Game?  I think people still beat top computers in games.  Probably still matches, too.

Not at chess though.

Avatar of premio53
s23bog wrote:

I think you are mistaken, but I welcome your proof that I am incorrect, and that you are correct.

I've googled it and can't find a single game in the last five years where a grandmaster has beaten a top computer program in a serious game.  If you can show me otherwise then I will concede you are right.

Avatar of premio53

s23bog 

Serious game?  What are your criteria for you to consider a game to be serious?

Any game without odds.  Show me one.

Avatar of Nickalispicalis71

When computers do solve chess it will be a sad day indeed.  I much more interested in computer AI playing like humans.  Imagine if you could get a computer to analyze all of Morphy's games and really like play like Morphy.  Then virtual reality brings up an image of him and it would be like truly playing the greatest player from the past.  There are so many variables to consider though.  The lack of opening book knowledge could be compensated by playing in a chess960 setting. 

 

Avatar of premio53
s23bog wrote:

How will people know it is solved?

For practical purposes it is solved for humans.  A patzer could use a laptop and find every mistake Fischer or Kasparov ever made in analysis mode. 

For over the board play it will never be solved.

Avatar of premio53
s23bog wrote:

If it is solved, then why do people make "improvements" to existing chess programs?

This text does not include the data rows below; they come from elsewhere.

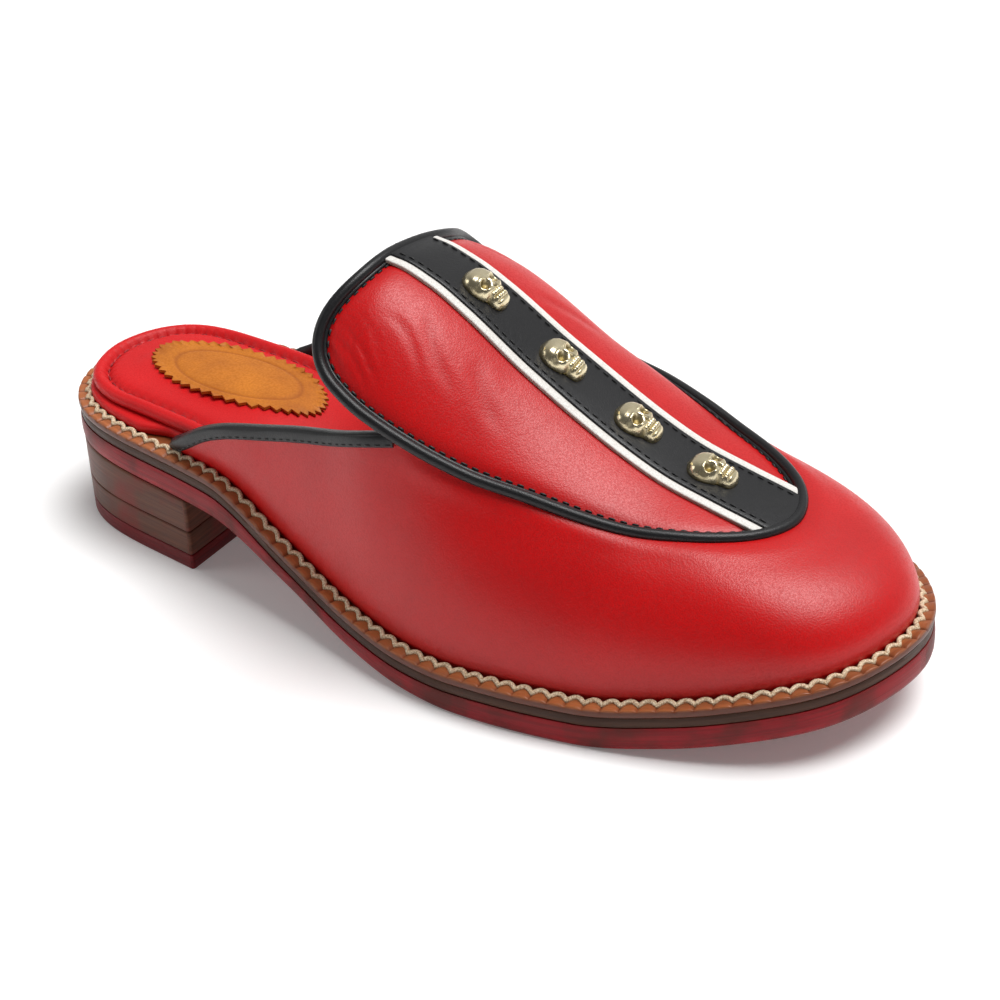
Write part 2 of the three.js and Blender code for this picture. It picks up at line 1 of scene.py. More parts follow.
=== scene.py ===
# %% [markdown]
# # A backless loafer mule
#
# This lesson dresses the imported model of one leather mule, a right shoe with no back, a tall
# free tongue, a piped apron, a studded strap and a stacked heel. Every piece is built again as
# a fine mesh around the same sizes, so that it lies exactly where the plain solid lay.

# %% Load the frame
import math

import bmesh
import bpy
import numpy as np
from mathutils import Matrix, Vector


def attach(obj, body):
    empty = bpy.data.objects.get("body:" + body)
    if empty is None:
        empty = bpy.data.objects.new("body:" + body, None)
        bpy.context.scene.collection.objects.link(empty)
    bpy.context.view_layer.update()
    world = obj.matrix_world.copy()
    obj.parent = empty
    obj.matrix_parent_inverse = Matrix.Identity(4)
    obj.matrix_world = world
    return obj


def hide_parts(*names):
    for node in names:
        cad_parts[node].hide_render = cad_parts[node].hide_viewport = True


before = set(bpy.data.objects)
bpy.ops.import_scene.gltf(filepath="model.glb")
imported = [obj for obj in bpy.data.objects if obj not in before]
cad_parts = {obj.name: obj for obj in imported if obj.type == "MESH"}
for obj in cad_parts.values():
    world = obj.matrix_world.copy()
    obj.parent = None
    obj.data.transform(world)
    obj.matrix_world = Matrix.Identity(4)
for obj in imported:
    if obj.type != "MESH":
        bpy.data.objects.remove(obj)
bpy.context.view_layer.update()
print("plain solids:", sorted(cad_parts))

# %% [markdown]
# ## Sizes
#
# A shoemaker works in millimetres, from the heel forward. So does this script: x runs from the
# heel (0) to the toe, y to the big-toe side, z up. One helper moves finished points into the
# frame's metres. The few sizes below drive everything, and the tables further on hold shares of
# them.

# %% Sizes in millimetres
MM = 0.001
LENGTH = 270
BALL_WIDTH = 106
WAIST_WIDTH = 77
HEEL_WIDTH = 69
HEEL_HEIGHT = 22.5
TOE_SPRING = 13.5
HEEL_BREAST = 58
TOP_PIECE = 4.5
LIFT = 7.5
OUTSOLE = 7
MIDSOLE = 3
WELT = 2
WELT_WIDTH = 4.5
WELT_TUCK = 5.5
INSOLE = 3
SOCK = 3.6
PATCH_THICK = 0.8
PATCH_LENGTH = 61
PATCH_WIDTH = 29
LEATHER = 2
INSTEP_HEIGHT = 90
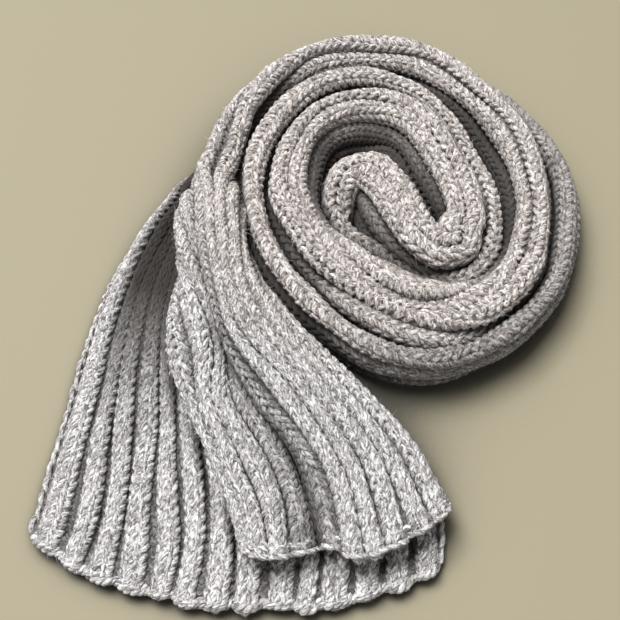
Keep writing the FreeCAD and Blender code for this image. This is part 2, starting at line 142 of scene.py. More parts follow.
# ---------------------------------------------------------------- the ends
# upper end: one list of key points (rib, x, y, z) to a station, from its free edge to the roll
UPPER_FLAP = [
    [(14, -68.8, -165.5, 10.6), (12.6, -62.7, -170.1, 16.2), (11.7, -56.5, -171.3, 16.6),
     (10.8, -49.7, -170.0, 14.4), (10, -41.2, -166.6, 10.6), (9.5, -36.4, -166.1, 13.3),
     (9, -32.5, -168.4, 16.5), (8.5, -27.5, -170.8, 17.5), (8, -23.1, -170.8, 17.5),
     (7, -16.2, -168.4, 18.2), (6, -8.8, -164.9, 18.3), (5, 0.6, -159.4, 16.9),
     (4.3, 6.1, -154.3, 15.1), (3.8, 7.9, -150.8, 12.0), (3, 2.9, -151.8, 10.2),
     (0, -18.1, -157.8, 10.0)],
    [(14, -76.2, -145.3, 10.6), (12.6, -68.6, -149.5, 16.6), (11.6, -60.3, -150.7, 16.8),
     (10.8, -52.5, -150.4, 14.8), (10, -44.9, -149.2, 10.6), (9.5, -39.6, -148.2, 15.0),
     (9, -36.0, -147.8, 20.0), (8.5, -32.6, -146.1, 20.6), (8, -29.5, -144.2, 20.7),
     (7, -23.9, -141.4, 21.6), (6, -17.3, -138.1, 21.1), (5, -9.6, -134.4, 18.5),
     (4.3, -5.0, -131.5, 16.1), (3.8, -3.7, -129.3, 12.4), (3, -8.7, -130.3, 10.2),
     (0, -29.7, -136.3, 10.0)],
    [(14, -85.1, -125.7, 10.6), (12.6, -78.0, -129.0, 17.0), (11.6, -69.0, -130.3, 17.3),
     (10.8, -60.5, -130.8, 15.2), (10, -52.9, -129.1, 10.6), (9.5, -48.5, -128.6, 16.1),
     (9, -45.3, -128.5, 22.1), (8.5, -42.3, -126.4, 22.9), (8, -39.6, -124.4, 23.1),
     (7, -34.6, -121.7, 24.6), (6, -29.8, -118.4, 23.7), (5, -25.0, -115.3, 21.4),
     (4.3, -20.7, -112.1, 17.9), (3.8, -19.5, -109.6, 13.0), (3, -24.5, -110.6, 10.2),
     (0, -45.5, -116.6, 10.0)],
    [(14, -94.7, -105.0, 10.6), (12.8, -88.4, -108.9, 16.4), (11.8, -81.3, -110.4, 18.0),
     (10.8, -73.5, -110.3, 15.6), (10, -66.7, -108.5, 10.6), (9.5, -63.2, -107.6, 15.5),
     (9, -60.0, -108.1, 22.4), (8.5, -56.8, -106.9, 24.6), (8, -53.7, -105.5, 25.2),
     (7, -48.9, -103.6, 26.8), (6, -44.2, -100.9, 25.7), (5, -39.4, -98.3, 23.2),
     (4.3, -35.3, -96.5, 19.3), (3.8, -34.3, -94.3, 14.0), (3, -39.3, -95.3, 10.2),
     (0, -60.3, -98.3, 10.0)],
    [(14, -97.2, -85.1, 9.6), (13.6, -100.7, -84.0, 12.0), (13.1, -95.6, -85.1, 18.6),
     (12.4, -87.6, -85.8, 19.0), (11.6, -83.4, -85.6, 16.0), (10, -79.2, -84.7, 11.5),
     (9.5, -76.9, -84.5, 14.9), (9, -73.8, -85.8, 20.8), (8, -69.4, -85.8, 26.0),
     (7, -64.4, -84.6, 28.2), (6, -59.1, -84.6, 28.9), (5, -52.7, -84.5, 26.3),
     (4.3, -47.9, -83.8, 21.5), (3.8, -46.7, -82.2, 15.0), (3, -51.7, -83.2, 10.2),
     (0, -72.7, -86.2, 10.0)],
    [(14, -92.5, -60.5, 9.6), (13.6, -98.9, -60.2, 11.6), (13.1, -98.9, -60.0, 18.0),
     (12.3, -94.5, -60.6, 21.4), (11.4, -89.9, -60.8, 21.0), (10, -86.1, -59.4, 17.0),
     (9, -82.5, -61.6, 25.5), (8, -78.8, -61.8, 29.1), (7, -74.9, -62.7, 31.2),
     (6, -70.7, -64.0, 30.9), (5, -66.4, -64.0, 26.9), (4.4, -63.8, -63.1, 20.6),
     (3.9, -63.6, -62.7, 16.6), (3, -68.6, -63.7, 10.2), (0, -89.6, -66.7, 10.0)],
    [(14, -90.0, -37.0, 9.0), (12.9, -98.4, -36.8, 10.2), (12.3, -100.8, -36.8, 15.6),
     (11.5, -99.0, -37.0, 21.6), (10.9, -95.4, -37.2, 23.8), (10, -92.0, -37.4, 24.6),
     (9.1, -88.2, -37.8, 28.6), (8.1, -83.6, -38.2, 32.4), (7.1, -79.8, -38.6, 32.6),
     (6.1, -76.6, -38.6, 29.4), (5.1, -74.4, -38.4, 22.6), (4.4, -74.6, -38.2, 16.0),
     (3.5, -77.4, -38.0, 10.2), (0, -84.0, -37.0, 9.6)],
    [(14, -88.0, -17.0, 9.0), (12.5, -95.0, -17.0, 9.8), (11.9, -99.0, -17.0, 14.4),
     (11.1, -99.6, -17.0, 20.4), (10.5, -98.0, -17.0, 25.6), (10, -95.0, -17.0, 29.0),
     (9.1, -90.6, -17.0, 31.6), (8.1, -86.4, -17.0, 32.0), (7.1, -81.6, -17.2, 31.6),
     (6.1, -77.6, -17.2, 27.4), (5.4, -76.2, -17.2, 21.0), (4.7, -76.6, -17.2, 14.4),
     (3.6, -79.6, -17.0, 9.6), (0, -86.0, -17.0, 9.0)],
]
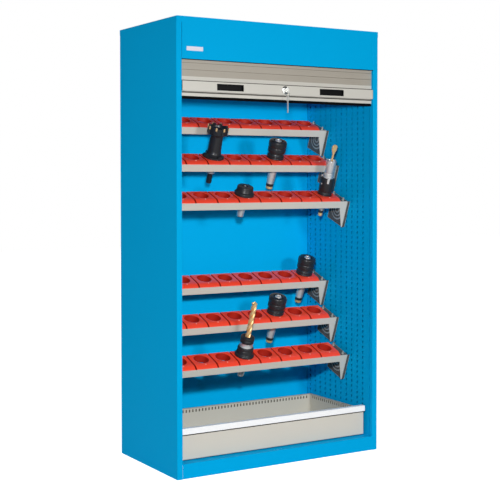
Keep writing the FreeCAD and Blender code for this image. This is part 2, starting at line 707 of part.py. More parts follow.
def lock_and_keys():
    """Cylinder lock in the rail with its turning plug and cam, a key in it and a spare on a ring."""
    x = S.lock_offset
    rose_face = band_face - S.rose_thick
    rose = pad("rose_disc", "XZ", round_corners(S.lock_rose, x, lock_level), rose_face, band_face)
    barrel = pad("housing_bar", "XZ", round_corners(S.lock_body, x, lock_level), band_face, housing_back)
    bore = rod("housing_bore", S.plug_radius + S.running_gap, "y",
               (x, band_face - S.rose_thick - 1, lock_level), housing_back - band_face + S.rose_thick + 2)
    node("lock_housing", cut("housing", fuse("housing_blank", rose, barrel), bore))

    plug_face = band_face - S.rose_thick - S.seam
    bow_middle = front - S.key_reach + S.key_bow
    keyed = key("used_key", x, bow_middle, lock_level, "y", S.blade_length)
    eye_level = lock_level - S.eye_offset
    through = (x - S.key_thick, x + S.key_thick)
    eye = pad("used_eye", "YZ", round_corners(S.key_eye, bow_middle, eye_level), *through)
    node("lock_key", cut("used_key_plate", keyed, eye))
    slack = S.fit_gap
    keyway = box("keyway", (x - S.key_thick / 2 - slack, x + S.key_thick / 2 + slack),
                 (plug_face - 1, bow_middle + S.key_bow + S.blade_length),
                 (lock_level - S.key_blade / 2 - slack, lock_level + S.key_blade / 2 + slack))
    plug = rod("plug_bar", S.plug_radius, "y", (x, plug_face, lock_level), cam_front - plug_face)
    node("lock_plug", cut("plug", plug, keyway))
    half = S.cam_width / 2
    tip = x - S.cam_length
    node("lock_cam", pad("cam_plate", "XZ", [
        (x + half, lock_level - half), (x + half, lock_level + half), (tip + half, lock_level + half),
        (tip, lock_level), (tip, lock_level - half)], cam_front, cam_front + S.cam_thick))

    wire = S.ring_wire / 2
    sag = S.key_eye - wire - S.ring_play
    ring_level = eye_level - sag - S.ring_radius
    bands = (bow_middle - wire, bow_middle + wire)
    disc = pad("ring_disc", "XZ", round_corners(S.ring_radius + wire, x, ring_level), *bands)
    hole = pad("ring_hole", "XZ", round_corners(S.ring_radius - wire, x, ring_level),
               bands[0] - wire, bands[1] + wire)
    node("key_ring", cut("ring", disc, hole))
    spare_eye = ring_level - S.ring_radius - sag
    spare = key("spare_blank", x, bow_middle, spare_eye - S.eye_offset, "z", S.spare_blade)
    loop = pad("spare_eye", "YZ", round_corners(S.key_eye, bow_middle, spare_eye), *through)
    node("spare_key", cut("spare_key_plate", spare, loop))


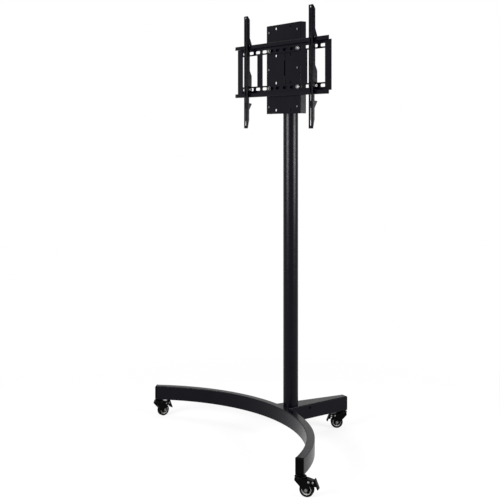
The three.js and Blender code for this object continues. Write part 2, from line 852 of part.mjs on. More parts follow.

It is solved only compared to humans.  Chess programs will only get stronger but will never "solve" it. 

Avatar of MonkeyH
s23bog wrote:

How will people know it is solved?

By reverse engineering. Currently we have a tablebase that can calculate all positions when there are a few pieces /pawns left. If we have enough calculating power which we currently don't have then we can calculate all positions from the starting position. Then chess would be truly solved and the computer can create his own openings.

Nowadays chess engines use opening books created by Grandmasters. This is because engines are dumb and cant figure that out for themselves yet. A bigger tablebase would solve this problem.